小説にしても『〇〇列伝』のような歴史書にしても、いろんな人が出てくる本は世の中にたくさんあるのですが、なんというか、「ばらばらの人が結集してひとつの世界を作っている」みたいな本が好きですね。いろんなおじさんが集まってパリという街ができている、とか。
左:『パリのすてきなおじさん』、右:『マル農のひと』
――金井さんの『マル農のひと』は、道法正徳さんという方の農法を取り上げる本ですが、しっかり「人人本」になっていますよね。道法さんひとりの取材で終わってもおかしくないのに、本の約4割はほかの人へのインタビュー集になっていて、金井さんの流儀を感じました。
金井 道法さん本人にしか話を聞いていない状態では、なんか終われない感じがあったんですよね。周りに話を聞くと、にわかにその人が立体的に見えてくることがあるじゃないですか。だから、道法さんについての本にするにしても、道法流の農法を実践した人からも補足的に話を聞こうと思っていたんです。
そうしたら、これはおもしろい、となってしまった。最初は二人ぐらいにインタビューして終わるつもりだったのですが、いろんな人の生き方がおもしろいのでどんどん増えて。出版社さんはいつまでなんの取材をしているのかと心配されたかもしれませんが(笑)、人人本になりました。
――おすすめの「人人本」をいくつか教えていただけますか?
金井 須賀敦子の『コルシア書店の仲間たち』は、ミラノの書店に出入りする人たちを描いた大好きな本です。書かれた時点ですでにコルシア書店はなくなっていて、常連客の多くもいない。ただ須賀敦子さんの追憶の中にだけある。それがまたいいんです。あとは、昨年(2021年)に文庫化された森崎和江の『まっくら』。炭坑で働く女性たちの聞き書きです。私が「人人本が好き!」と騒いでいたら、本好きの知人が教えてくれたのがポール・フライシュマンの『種をまく人』。これはフィクションですが、いかにも人人本というしかけになっていますから、ぜひ読んでみてほしいです。
本が外の世界を教えてくれるものだった
――本屋さんの思い出はありますか?
金井 小・中学生のころは、実家がある千葉から東京の学校に通っていて、いつも乗り換え駅の船橋で、西武百貨店のリブロに立ち寄っていました。放課後に家に帰りたくないから、毎日リブロでうろうろして現実逃避していましたね。

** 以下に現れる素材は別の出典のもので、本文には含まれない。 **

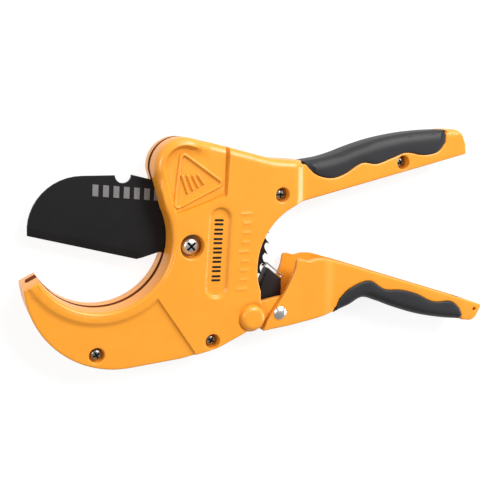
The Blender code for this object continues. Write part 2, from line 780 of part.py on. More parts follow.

冒頭の話に戻りますが、身の回りの環境が窮屈だった時代に、外の世界を教えてくれるものが本でした。どうやら外は広そうだし、面白そうだなぁと感じさせてくれて、すごく救われたというか。だから、自分も「本を書く係」だと思うに至ったのかもしれません。
――なるほど。自分を救ってくれたものが自分の「係」になった、ということですね。
今日はおもしろいお話を聞かせてくださり、ほんとうにありがとうございました!
(おわり)
金井真紀(かない・まき)
1974年生まれ。文筆家・イラストレーター。任務は「多様性をおもしろがること」。著書に『世界はフムフムで満ちている』『酒場學校の日々』(皓星社)、『はたらく動物と』(ころから)、『パリのすてきなおじさん』(柏書房)、『虫ぎらいはなおるかな?』(理論社)、『マル農のひと』(左右社)、『世界のおすもうさん』(共著、岩波書店)、『戦争とバスタオル』(共著、亜紀書房)など。